Verse 5 — The Word of the Prophet The first appearance of Gad the prophet (later called "David's seer," 2 Sam 24:11) is brief but decisive. "Do not stay in the stronghold" — the word of God comes not to confirm David's own strategy of security but to redirect him into danger, back to Judah. This obedience to prophetic direction is crucial: David does not cling to safety but submits to divine guidance mediated through a prophet. The return to Judah, the land of his tribe and his destiny, sets the narrative trajectory for the rest of David's rise. Typologically, this recalls the pattern of Abram leaving Haran (Gen 12:1) — the command to leave security in response to divine summons is a recurring biblical grammar of vocation.
Catholic tradition finds in this passage a rich layering of typological meaning centered on ecclesiology and vocation. The cave of Adullam has long been read as a figura of the Church. St. Ambrose, commenting on David's life in De Officiis, draws on the gathering at Adullam to argue that the Church is constituted not by the powerful but by those who recognize their need — a theme resounding through the Beatitudes (Mt 5:3–12) and Paul's address to the Corinthians: "Not many were wise according to worldly standards, not many were powerful" (1 Cor 1:26–27). The Catechism of the Catholic Church teaches that "the Church is not a community of perfect people but sinners who need and have received God's mercy" (cf. CCC §§827, 1428). Adullam dramatizes this truth with unusual vividness.

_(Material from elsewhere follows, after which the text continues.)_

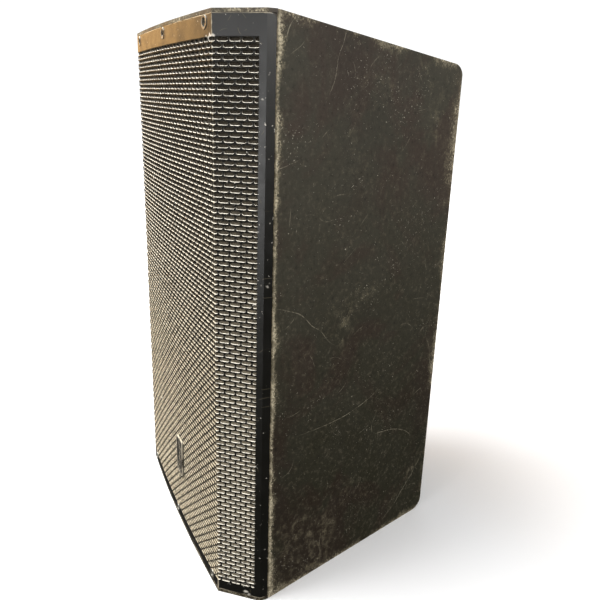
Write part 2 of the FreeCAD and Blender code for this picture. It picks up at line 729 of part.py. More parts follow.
def ports():
    tube = turned(
        (PORT_R + 4.0, -3.0), (PORT_FLANGE_R, -3.0), (PORT_FLANGE_R, 0.0), (PORT_R + PORT_WALL, 0.0),
        (PORT_R + PORT_WALL, PORT_LENGTH), (PORT_R, PORT_LENGTH), (PORT_R, 3.0),
        ((PORT_R + 1.2, -0.8), (PORT_R + 4.0, -3.0)),
    )
    parts["port_tube_right"] = on_baffle(tube, PORT_Z, PORT_X)
    parts["port_tube_left"] = on_baffle(tube, PORT_Z, -PORT_X)


# ============================== Crossover ==============================


def inductor(radius, height):
    """Coil wound between two cheeks."""
    cheek = 2.5
    return turned(
        (8.0, 0.0), (radius, 0.0), (radius, cheek), (radius - cheek, cheek),
        (radius - cheek, height - cheek), (radius, height - cheek), (radius, height), (8.0, height))


def crossover():
    """Board on spacers on the inside of the back panel. Local +Z points into the cabinet."""
    width, height, spacer = 130.0, 108.0, 8.0
    board = box(-width / 2, width / 2, -height / 2, height / 2, spacer, spacer + 1.6)
    holes = corners(width / 2 - 7, height / 2 - 7)
    for x, y in holes:
        board = board.cut(rod(2.1, 0, 20, x, y))
    top = spacer + 1.6

    def seat(name, shape):
        copy = shape.copy()
        copy.rotate(vec(0, 0), X_AXIS, 90)
        copy.translate(vec(0, INNER_BACK, CROSSOVER_Z))
        parts[name] = copy

    seat("crossover_board", board)
    seat("crossover_spacers", group(ring(2.0, 4.5, 0.0, spacer).translate(vec(x, y)) for x, y in holes))
    coils = [(-32.0, 22.0, 26.0, 30.0), (34.0, 24.0, 20.0, 24.0)]
    seat("crossover_inductors", group(
        inductor(r, h).translate(vec(x, y, top)) for x, y, r, h in coils))
    cans = [(-48.0, -20.0), (-24.0, -20.0), (0.0, -20.0)]
    can = turned(
        (0.0, top), (9.0, top), (9.0, top + 28.5), ((8.5, top + 29.6), (7.5, top + 30.0)), (0.0, top + 30.0))
    seat("crossover_capacitors", group(can.copy().translate(vec(x, y)) for x, y in cans))
    resistor = rounded_box(10.0, 46.0, top + 1.0, top + 10.0, 1.5)
    seat("crossover_resistors", group(resistor.copy().translate(vec(x, -22.0)) for x in (26.0, 44.0)))


# ============================== Input dish ==============================


def dish_opening():
    cup = rounded_box(DISH_CUP[0] + 1, DISH_CUP[1] + 1, -PLY - 1, 1, 10.5)
    rebate = rounded_box(DISH_FLANGE[0] + 0.6, DISH_FLANGE[1] + 0.6, -TRIM, 1, 8.3)
    return with_pilot_holes(cup.fuse(rebate), dish_screw_places())


def dish_screw_places():
    return corners(DISH_FLANGE[0] / 2 - 6, DISH_FLANGE[1] / 2 - 6)


def input_dish():
    outer = rounded_box(*DISH_CUP, -DISH_DEPTH - DISH_FLOOR, 0.0, 10.0)
    flange = rounded_box(*DISH_FLANGE, -TRIM, 0.0, 8.0)
    inner = rounded_box(DISH_CUP[0] - 6, DISH_CUP[1] - 6, -DISH_DEPTH, 1.0, 7.0)
    dish = outer.fuse(flange).cut(inner)
    for x in (-SOCKET_X, SOCKET_X):
        dish = dish.cut(rod(14.1, -60, 0, x, -SOCKET_DROP))
    dish = dish.cut(rod(4.6, -60, 0, 0, SELECTOR_RISE))
    dish = countersunk(dish, dish_screw_places())
    for x, y in socket_screw_places():
        dish = dish.cut(rod(1.6, -60, 0, x, y))
    parts["input_dish"] = on_back(dish.removeSplitter(), INPUT_Z)
    sockets()
    selector()


def socket_screw_places():
    return [
        (side * SOCKET_X + sign * 13.5, sign * 15.5 - SOCKET_DROP) for side in (-1, 1) for sign in (-1, 1)
    ]


def sockets():
    """Locking speaker sockets: square flange, round barrel, centre post, and contacts behind."""
    floor = -DISH_DEPTH
    plate_top, bore_foot, barrel_foot = floor + 3.0, floor - 15.0, floor - 18.0
    plate = rounded_box(34.0, 38.0, floor, plate_top, 4.0)
    barrel = rod(14.0, barrel_foot, plate_top)
    bore = ring(SOCKET_POST_R, SOCKET_BORE_R, bore_foot, plate_top + 1.0)
    key = box(-1.6, 1.6, SOCKET_BORE_R - 1.0, SOCKET_BORE_R + 1.6, bore_foot, plate_top + 1.0)
    over_post = rod(SOCKET_BORE_R, floor + 1.5, plate_top + 1.0)
    shell = plate.fuse(barrel).cut([bore, key, over_post])
    for sign in (-1, 1):
        shell = shell.cut(rod(1.6, floor - 1, plate_top + 1.0, sign * 13.5, sign * 15.5))
    for name, x in (("speaker_socket_in", -SOCKET_X), ("speaker_socket_link", SOCKET_X)):
        parts[name] = on_back(shell.copy().translate(vec(x, -SOCKET_DROP)), INPUT_Z)
    tab = box(-2.4, 2.4, -0.4, 0.4, barrel_foot - 10.0, barrel_foot)
    tabs = [
        tab.copy().translate(vec(side * SOCKET_X + dx, -SOCKET_DROP + dy))
        for side in (-1, 1) for dx in (-5.0, 5.0) for dy in (-5.0, 5.0)
    ]
    parts["socket_contacts"] = on_back(group(tabs), INPUT_Z)
    small = screw(1.5, 9.0, 2.8, 1.8)
    small.translate(vec(0, 0, plate_top))
    parts["socket_screws"] = on_back(
        group(small.copy().translate(vec(x, y)) for x, y in socket_screw_places()), INPUT_Z)


def selector():
    """Two-position rotary switch: body behind the dish's floor, knob in front of it."""
    floor = -DISH_DEPTH
    bushing = ring(3.05, 4.5, floor - DISH_FLOOR, floor)
    housing = ring(3.05, 12.0, floor - 18.0, floor - DISH_FLOOR).fuse(bushing)
    knob = turned(
        (0.0, floor + 0.6), (11.0, floor + 0.6), (11.0, floor + 3.0), (9.0, floor + 5.0),
        (8.6, floor + 12.5), ((8.2, floor + 13.6), (7.0, floor + 14.0)), (0.0, floor + 14.0))
    grip = box(-2.2, 2.2, -10.6, 10.6, floor + 3.0, floor + 16.0)
    knob = knob.fuse(grip).fuse(rod(3.0, floor - 16.0, floor + 1.0)).removeSplitter()
    lift = vec(0, SELECTOR_RISE)
    parts["selector_body"] = on_back(housing.removeSplitter().translate(lift), INPUT_Z)
    parts["selector_knob"] = on_back(knob.translate(lift), INPUT_Z)


# ============================== Handles ==============================


def handle_screw_places():
    return corners(HANDLE_FLANGE[0] / 2 - 7, HANDLE_FLANGE[1] / 2 - 7)


def handle_opening():
    cup = rounded_box(HANDLE_CUP[0] + 1, HANDLE_CUP[1] + 1, -PLY - 1, 1, 20.5)
    rebate = rounded_box(HANDLE_FLANGE[0] + 0.6, HANDLE_FLANGE[1] + 0.6, -TRIM, 1, 12.3)
    return with_pilot_holes(cup.fuse(rebate), handle_screw_places())


def handles():
    w, l = HANDLE_CUP
    outer = rounded_box(w, l, -HANDLE_DEPTH, 0.0, 20.0)
    inner = rounded_box(w - 2 * HANDLE_WALL, l - 2 * HANDLE_WALL, -HANDLE_DEPTH + HANDLE_WALL, 1.0, 17.0)
    dish = outer.fuse(rounded_box(*HANDLE_FLANGE, -TRIM, 0.0, 12.0)).cut(inner).removeSplitter()
    dish = countersunk(dish, handle_screw_places())
    reach = w / 2 - HANDLE_WALL
    grip = Part.makeCylinder(GRIP_R, 2 * reach, vec(-reach, 0, -GRIP_DEPTH), X_AXIS)
    for end in (-1, 1):
        boss = Part.makeCone(GRIP_R + 3.5, GRIP_R, 9.0, vec(end * reach, 0, -GRIP_DEPTH), vec(-end, 0, 0))
        grip = grip.fuse(boss)
    grip = grip.common(box(-w, w, -l, l, -HANDLE_DEPTH, -1.0)).removeSplitter()
    parts["top_handle_dish"] = on_top(dish, TOP_HANDLE_Y)
    parts["top_handle_grip"] = on_top(grip, TOP_HANDLE_Y)
    parts["back_handle_dish"] = on_back(dish, BACK_HANDLE_Z)
    parts["back_handle_grip"] = on_back(grip, BACK_HANDLE_Z)


# ============================== Pole socket and suspension ==============================


def pole_screw_places():
    return corners(36.0, 36.0)


def pole_opening():
    opening = rod(POLE_BORE_R + 3.2, -PLY - 1, 1).fuse(rounded_box(96.6, 96.6, -TRIM, 1, 10.3))
    return with_pilot_holes(opening, pole_screw_places())


def pole_socket():
    cup = rod(POLE_BORE_R + 3.0, -POLE_DEPTH - 3.0, 0).fuse(rounded_box(96.0, 96.0, -TRIM, 0, 10.0))
    cup = cup.cut(rod(POLE_BORE_R, -POLE_DEPTH, 1))
    cup = countersunk(cup, pole_screw_places())
    parts["pole_socket"] = on_bottom(cup.removeSplitter(), POLE_Y)


def suspension():
    """Steel plates with M10 threads, inside the top and back panels."""
    w, l, t = SUSPENSION_PLATE
    plate = rounded_box(w, l, -PLY - t, -PLY, 6.0).fuse(rod(M10_R * 2, -SUSPENSION_REACH, -PLY))
    plate = plate.cut(rod(M10_R, -SUSPENSION_REACH - 1, 0)).removeSplitter()
    plates = [on_top(plate, y) for y in SUSPENSION_Y]
    plates.append(on_back(plate, SUSPENSION_BACK_Z))
    parts["suspension_plates"] = group(plates)


# ============================== Screws that are all alike ==============================


def all_panel_screws():
    handle = panel_screws(handle_screw_places())
    parts["panel_screws"] = group([
        on_top(handle, TOP_HANDLE_Y),
        on_back(handle, BACK_HANDLE_Z),
        on_back(panel_screws(dish_screw_places()), INPUT_Z),
        on_bottom(panel_screws(pole_screw_places()), POLE_Y),
    ])


def main():
    cabinet()
    grille()
    grille_fixings()
    parts["badge"] = badge()
    woofer()
    horn()
    compression_driver()
    ports()
    crossover()
    input_dish()
    handles()
    pole_socket()
    suspension()
    all_panel_screws()
    os.makedirs("parts", exist_ok=True)
    for name, shape in parts.items():
        if not shape.isValid():
            print("not valid:", name)
        shape.exportStep("parts/" + name + ".step")
    print(len(parts), "nodes")


main()
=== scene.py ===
import json
import math

import bmesh
import bpy
from mathutils import Matrix, Vector, noise


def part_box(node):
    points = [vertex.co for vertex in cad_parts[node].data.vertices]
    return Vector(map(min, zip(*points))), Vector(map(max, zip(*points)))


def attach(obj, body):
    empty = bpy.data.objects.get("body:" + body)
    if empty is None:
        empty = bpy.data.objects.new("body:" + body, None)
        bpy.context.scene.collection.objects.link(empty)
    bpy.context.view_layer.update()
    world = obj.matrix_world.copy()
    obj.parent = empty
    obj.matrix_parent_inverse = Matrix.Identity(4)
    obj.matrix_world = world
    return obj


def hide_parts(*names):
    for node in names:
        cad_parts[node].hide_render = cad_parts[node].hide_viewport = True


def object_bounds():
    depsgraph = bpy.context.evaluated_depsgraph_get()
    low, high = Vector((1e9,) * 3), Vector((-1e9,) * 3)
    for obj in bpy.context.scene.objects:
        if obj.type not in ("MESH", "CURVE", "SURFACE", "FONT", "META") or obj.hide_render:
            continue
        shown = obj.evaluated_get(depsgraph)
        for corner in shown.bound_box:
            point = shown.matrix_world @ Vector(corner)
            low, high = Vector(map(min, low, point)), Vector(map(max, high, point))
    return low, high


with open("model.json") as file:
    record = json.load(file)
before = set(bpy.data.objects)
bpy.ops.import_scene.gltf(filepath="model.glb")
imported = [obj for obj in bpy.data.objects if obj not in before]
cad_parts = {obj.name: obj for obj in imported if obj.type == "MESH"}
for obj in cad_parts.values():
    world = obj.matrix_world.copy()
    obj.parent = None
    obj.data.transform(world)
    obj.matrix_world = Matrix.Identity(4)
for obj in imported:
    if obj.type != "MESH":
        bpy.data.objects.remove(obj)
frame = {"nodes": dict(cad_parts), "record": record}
cad_low, cad_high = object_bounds()

# Two-way stage loudspeaker cabinet, worn from touring. Metres, +Z up, grille towards -Y.

# --- The folded grille sheet: centre face slightly bowed, two facets, two short returns -----------
FACE_HALF = 0.1845
FACE_BOW = 0.0060
FACET_ANGLE = math.radians(48.6)
SHEET = 0.0015
RETURN_CORNER_R = 0.007

# --- Its perforation: obround slots in brick rows, cut off straight near the outer edge of each facet 
ROW_PITCH = 0.0060
SLOT_PITCH = 0.01403
SLOT_LENGTH = 0.0122
SLOT_HEIGHT = 0.0037
SLOT_CHAMFER = 0.0005
SLOT_END_STEPS = 4
HOLE_STEPS = 20
CORNER_STEPS = 6
ROWS = 115
FIRST_ROW_Z = 0.0213
PERFORATED_FACET = 0.0526
FIXING_HOLE_R = 0.0055
WASHER_R = 0.0074

# --- Foam behind the grille -----------------------------------------------------------------------
FOAM_GAP = 0.0005
FOAM_THICK = 0.005
FOAM_STEP = 0.006
FOAM_INSET = 0.004
FOAM_SWELL = 0.0003

# --- Outline worked out from the CAD model's boxes ------------------------------------------------
grille_low, grille_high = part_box("grille")
foam_low, foam_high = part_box("grille_foam")
badge_low, badge_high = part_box("badge")
FRONT = grille_low.y
HALF_WIDTH = grille_high.x
FOLD_Y = FRONT + FACE_BOW
BOW_RADIUS = (FACE_HALF**2 + FACE_BOW**2) / (2 * FACE_BOW)
ARC_HALF = BOW_RADIUS * math.asin(FACE_HALF / BOW_RADIUS)
FACET_LENGTH = (HALF_WIDTH - FACE_HALF) / math.cos(FACET_ANGLE)
CORNER_Y = FOLD_Y + FACET_LENGTH * math.sin(FACET_ANGLE)
RETURN_LENGTH = grille_high.y - CORNER_Y
CORNER_S = ARC_HALF + FACET_LENGTH
END_S = CORNER_S + RETURN_LENGTH
PERFORATED_S = ARC_HALF + PERFORATED_FACET
HEIGHT = cad_high.z
BACK = cad_high.y
TOP_FALL = math.radians(7.0)
SIDE_GAP = 0.001
SIDE_Y = grille_high.y + SIDE_GAP


# ============================== Node helpers ==============================


def srgb(red, green, blue):
    """Linear colour from 0-255 display values."""
    channels = []
    for value in (red, green, blue):
        c = value / 255
        channels.append(c / 12.92 if c <= 0.04045 else ((c + 0.055) / 1.055) ** 2.4)
    return (*channels, 1.0)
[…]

The prophetic obedience of verse 5 illuminates the Catholic understanding of how divine will is communicated through authorized human messengers. The Magisterium teaches that prophecy — rightly discerned and received — is a legitimate instrument of God's guidance (CCC §§64, 218). David's immediate compliance prefigures the response of the saints to prophetic direction, and, more broadly, the posture of faith that hears in the voice of a legitimate messenger the voice of God.
Finally, David's care for his parents while in flight touches the Catholic theology of the family. The Catechism's teaching on the fourth commandment (CCC §§2197–2200) emphasizes that filial duties persist through all circumstances. David models what the tradition calls pietas — the layered Roman-Hebraic virtue of reverent duty toward parents, people, and God simultaneously.
Contemporary Catholics may recognize themselves in the unlikely congregation at Adullam. The Church is not a club for the spiritually successful; the Mass gathers precisely those who are, in some sense, in distress, in debt, and bitter of soul — those who know they cannot manage alone. This passage invites an honest self-examination: Do I come to Christ and his Church only when I feel spiritually "put-together," or do I bring my actual poverty? It also challenges the common cultural instinct to manage one's own crisis quietly and privately. David, the anointed king-in-waiting, accepts dependence on a foreign king for his parents' safety and dependence on a prophet for his own direction. He does not mistake self-sufficiency for strength. For Catholics navigating situations of professional failure, family fracture, financial distress, or social marginalization, Adullam speaks a specific word: God builds kingdoms from caves. The stronghold of your own strategies may be the very place the Spirit is asking you to leave.